Jenny Dogliani
Leggi i suoi articoliDuemila anni di storia e di scambi culturali, raccontati attraverso la dimensione tattile e cromatica. Certo, le miriadi di parole scritte nero su bianco da storici e studiosi sono fondamentali e irrinunciabili per comprendere il passato, ma la storia ha colori e consistenze. Lo si evince dalla mostra «Trad u/i zioni d’Eurasia» (visibile fino all’1 settembre 2024), terzo appuntamento del ciclo espositivo «Frontiere li- quide e mondi in connessione», che il Mao dedica ai 2 millenni passati di cultura visiva e materiale tra Mediterraneo e Asia. Curato da Nicoletta Fazio, Veronica Prestini, Elisabetta Raffo e Laura Vigo, il percorso presenta oggetti del continente asiatico attraverso cui interrogarsi sulle reciproche influenze tra Asia ed Europa, a partire dal ricorrere di colori (blu, rosso e oro) e materiali (ceramica, tessuti, metalli, carta e pigmenti coloranti).

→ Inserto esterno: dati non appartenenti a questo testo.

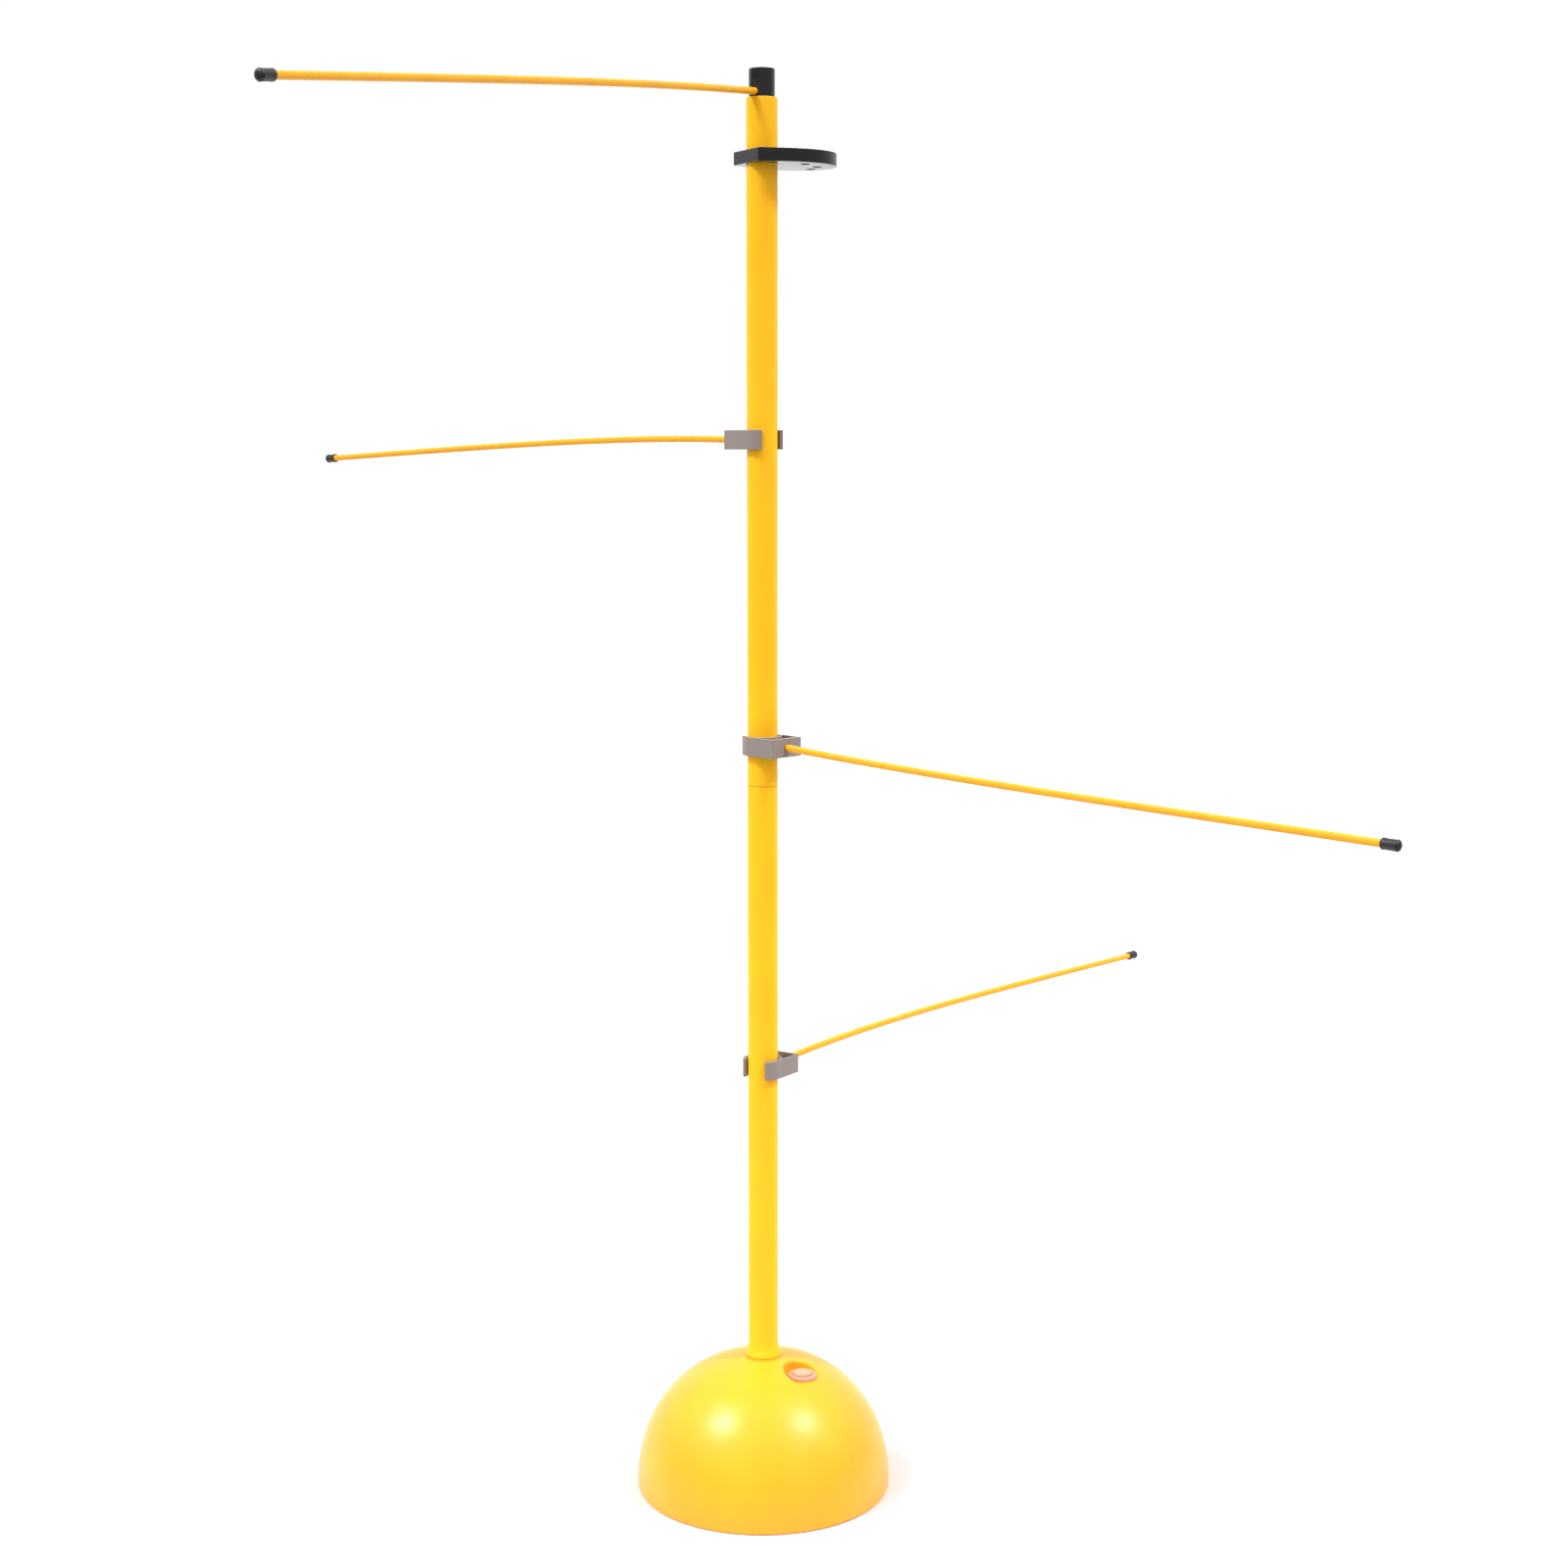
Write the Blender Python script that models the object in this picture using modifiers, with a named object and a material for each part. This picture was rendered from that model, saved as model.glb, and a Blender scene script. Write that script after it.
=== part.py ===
"""Ball-handling training stand: a filled dome base, a two-part pole and four adjustable reach arms.

Units are metres, +Z is up, and the origin is the centre of the flat underside of the base.
The frame looks along +Y from the front, with +X to the right.
Azimuths are measured about the pole from +X towards +Y.
"""

from math import acos, asin, atan2, cos, hypot, pi, radians, sin, sqrt, tan

import bmesh
import bpy
from mathutils import Matrix, Vector

MM = 0.001
GAP = 0.3 * MM

# Pole: two tubes joined end to end over an inner sleeve.
POLE_RADIUS = 16 * MM
POLE_WALL = 2.4 * MM
POLE_BORE = POLE_RADIUS - POLE_WALL
SEAM_Z = 769.4 * MM
POLE_TOP_Z = 1472.8 * MM
POLE_EDGE = 0.6 * MM
POLE_STEPS = 36

COUPLER_WALL = 2 * MM
COUPLER_HALF_LENGTH = 60 * MM

# The lower tube is swaged out to a foot where it stands on the base.
FOOT_RADIUS = 18.9 * MM
FOOT_Z = 145.2 * MM
FOOT_HEIGHT = 19 * MM
FOOT_STEPS = 4

# Base: a hollow dome with a well for the pole and a recess for the filler plug.
BASE_RADIUS = 136.9 * MM
BASE_HEIGHT = 145.6 * MM
BASE_STRAIGHT = 4.5 * MM
BASE_SIDE_POWER = 0.98
BASE_TOP_POWER = 0.917
BASE_EDGE = 2.2 * MM
BASE_WALL = 3.2 * MM
BASE_STEPS = 48
BASE_RINGS = 11
SEAT_RADIUS = 21 * MM
SEAT_Z = FOOT_Z - GAP
WELL_SIDE_GAP = 0.4 * MM
WELL_RADIUS = POLE_RADIUS + WELL_SIDE_GAP
WELL_FLOOR_Z = 12 * MM
WELL_FLOOR_GAP = 1 * MM
SAND_LEVEL = 62 * MM

# Filler plug and the recess it sits in.
FILLER_X = 42 * MM
FILLER_Y = -30 * MM
RECESS_RADIUS = 20 * MM
RECESS_FLOOR_Z = 130 * MM
RECESS_WALL = 3 * MM
FILLER_HOLE = 11.2 * MM
FILLER_HOLE_DEPTH = 12 * MM
FILLER_FLANGE = 15 * MM
FILLER_FLANGE_HEIGHT = 4.2 * MM
FILLER_KNOB = 10.2 * MM
FILLER_KNOB_HEIGHT = 1.8 * MM
FILLER_NECK = 10.6 * MM
FILLER_NECK_LENGTH = 14 * MM
FILLER_BORE = 8 * MM
FILLER_EDGE = 1 * MM
FILLER_STEPS = 28

# Top plug: a round stopper that turns in the mouth of the upper tube and carries the first arm.
TOP_PLUG_RADIUS = 13.3 * MM
TOP_PLUG_Z = 1501.8 * MM
TOP_PLUG_DEPTH = 38 * MM
TOP_PLUG_EDGE = 1 * MM
TOP_PLUG_HOLE_LENGTH = 54 * MM

# Reach arms: four equal rods with one set bow, each turned its own way in its socket.
ROD_RADIUS = 3.65 * MM
ROD_LENGTH = 755 * MM
ROD_STRAIGHT = 30 * MM
ROD_BOW = 54 * MM
ROD_POINTS = 20
ROD_HOLE = 3.98 * MM
ROD_HOLE_SIDES = 20
ROD_GAUGE_RADIUS = 20 * MM
CLIP_ROD_START = 22.4 * MM
PLUG_ROD_START = -16 * MM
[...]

Vi sono le variopinte sete dell’antica regione della Sogdiana (nell’attuale area di Tagikistan e Uzbekistan settentrionali), crocevia culturale e commerciale passato sotto il dominio di più imperi, persiano, mongolo e trimuride. E poi ceramiche bianche e blu prodotte tra il Golfo Persico e la Cina, panni tartarici del XIII secolo risalenti alla dominazione mongola, tessuti con ricamate calligrafie islamica e bruciaprofumi zoomorfi iraninai del IX-XIII secolo. «La mostra si trasformerà con la rotazione di diverse opere, nuove tematiche, commissioni e installazioni di artisti contemporanei (a partire da un’installazione ad hoc di Yto Barrada, Shadi Harouni e Anila Quayyum Agha, Ndr), conferenze e un public program musicale e performativo», spiegano dal museo.

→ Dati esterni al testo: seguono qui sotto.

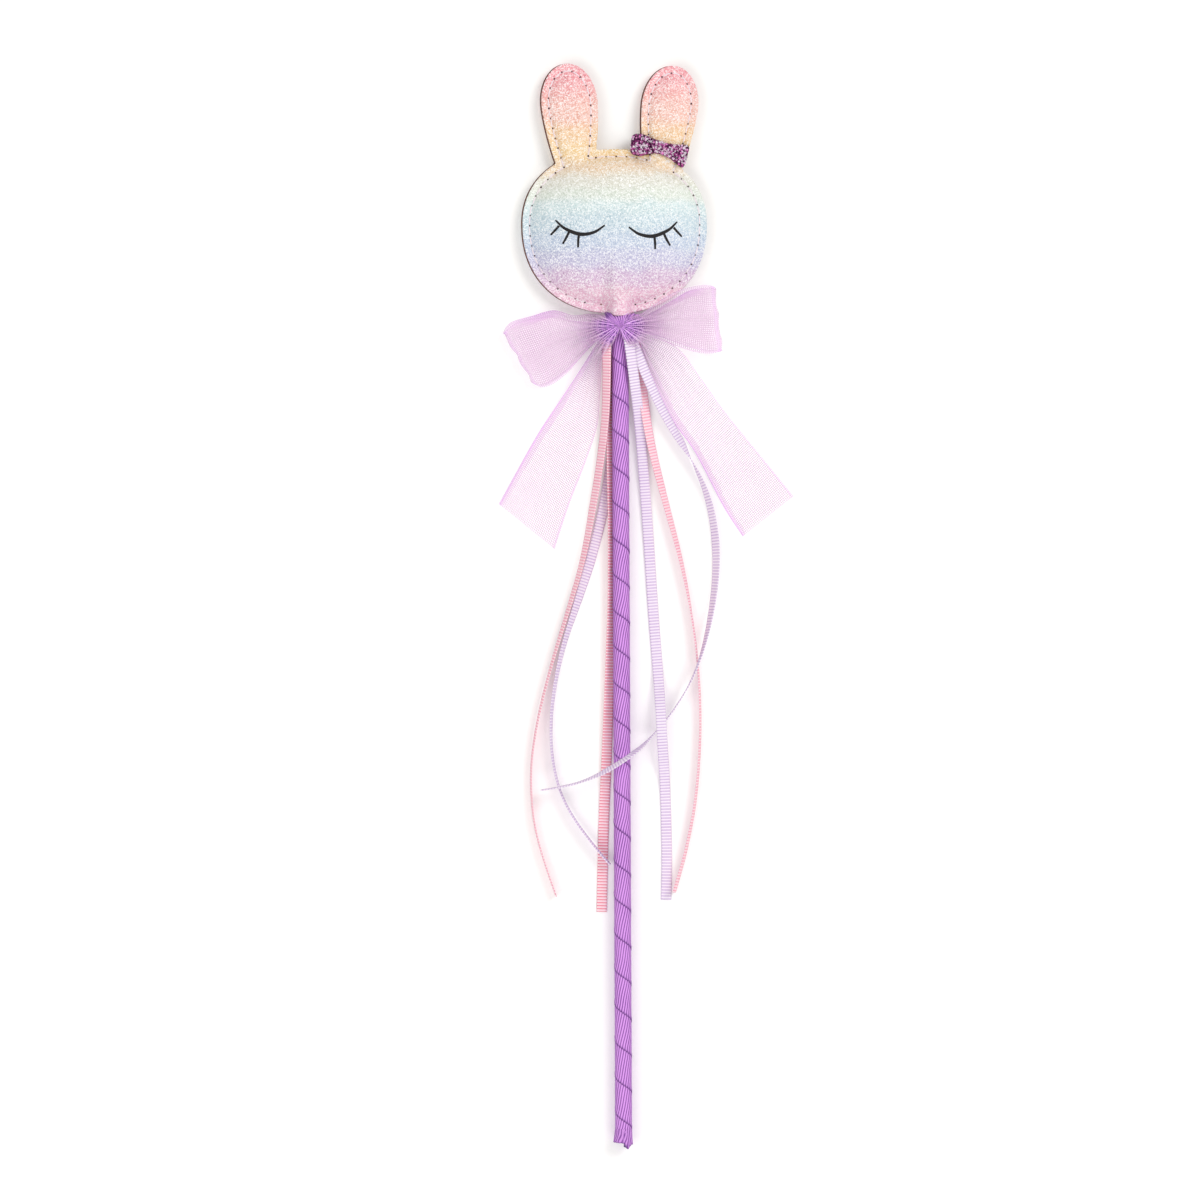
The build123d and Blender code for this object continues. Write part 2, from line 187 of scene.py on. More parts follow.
def grosgrain_material(name, light, dark, shade, edge, sheen):
    """Corded ribbon: UV is millimetres across and along.  The cords' crests are painted light and their gaps
    painted dark, mixed with random fibre and cloud mottling in the ribbon's own tone.  The 'seam' attribute
    paints shade along a lap, where one turn's edge lies on the next.  edge is how much shade is painted where
    the surface turns away from view, and shade is the colour of both painted shades."""
    s = Shader(name)
    uv = s.node("UVMap", {"uv_map": "ribbon"}).outputs[0]
    split = s.node("SeparateXYZ", Vector=uv)
    along = s.math("MULTIPLY", split.outputs[1], 2 * math.pi / RIB_PITCH)
    # rib: each cord's crest painted light and the gap between cords painted dark, light and shade on the
    # relief
    rib = s.math("MULTIPLY_ADD", s.math("COSINE", along), 0.5, 0.5)
    threads = s.math("SINE", s.math("MULTIPLY", split.outputs[0], 2 * math.pi / 0.22))
    fibre = s.noise(uv, 3.0, 4.0, 0.6)
    cloud = s.noise(uv, 0.12, 2.0)
    tone = s.math("MULTIPLY_ADD", rib, 0.7, s.math("MULTIPLY", fibre, 0.3))
    tone = s.math("MULTIPLY_ADD", cloud, 0.25, tone)
    base = s.mix(s.ramp(tone, [(0.2, 0.0), (0.78, 1.0)]), dark, light)
    seam = s.node("Attribute", {"attribute_name": "seam"}).outputs["Fac"]
    # painted shade along the lap, where one turn's edge lies on the next
    base = s.mix(s.math("MULTIPLY", seam, 0.75), base, shade)
    # painted shade where the surface turns away from view
    away = s.math("POWER", s.node("LayerWeight", Blend=0.5).outputs["Facing"], 1.6)
    base = s.mix(s.math("MULTIPLY", away, edge), base, shade)
    height = s.math("MULTIPLY_ADD", threads, 0.25, s.math("MULTIPLY", fibre, 0.6))
    rough = s.math("MULTIPLY_ADD", fibre, 0.2, 0.42)
    return s.finish(
        Base_Color=base,
        Roughness=rough,
        Specular_IOR_Level=0.25,
        Sheen_Weight=sheen,
        Sheen_Roughness=0.4,
        Normal=s.bump(height, 0.03 * MM, 0.7),
    )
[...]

Ma quelle dell’artista franco marocchina Yto Barrada, dell’iraninana Shadi Harouni e della pakistano-americana Quayyum Agha non sono le uniche contaminazioni contemporanee che troverete al Mao. Sabato 4 novembre alle 15, in occasione di Artissima, vengono presentate quattro opere su commissione realizzate in dialogo con la collezione del museo. «Il rituale del serpente» di Marzia Migliora, ispirata all’omonimo libro dello storico dell’arte tedesco Aby Warburg (1866-1929) che descrive i cerimoniali degli indiani Pueblo. Si tratta di cinque arazzi realizzati con disegno, frottage e collage, legati a oggetti rituali al momento non esposti. «Flying Kodama» di Kengo Kuma, una grande sfera in tasselli di frassino sospesa a incarnare lo spirito della foresta.
«Le son de la pierre» di Lee Mingway, un’esperienza di trasformazione rappresentata attraverso un disco di ceramica, una pietra e un supporto di legno: «La piccola pietra rappresenta il potenziale di cambiamento. Con una mano vigorosa, il disco di ceramica viene rotto in una miriade di pezzi, liberando le emozioni stagnanti», spiega l’artista. «Gigli, cinghiali, qualche carpa e poi conigli, galline e asini in gran quantità» di Francesco Simeti, wall paper frutto di una residenza al Mao, uno scenario fantastico ispirato a iconografie e culture di epoche diverse. Fino al 7 gennaio, infine, una selezione di tavole dell’artista taiwanese Animo Chen e un’animazione video con le musiche e la voce di Sam Liao (talk dell’artista il 7 novembre alle 18).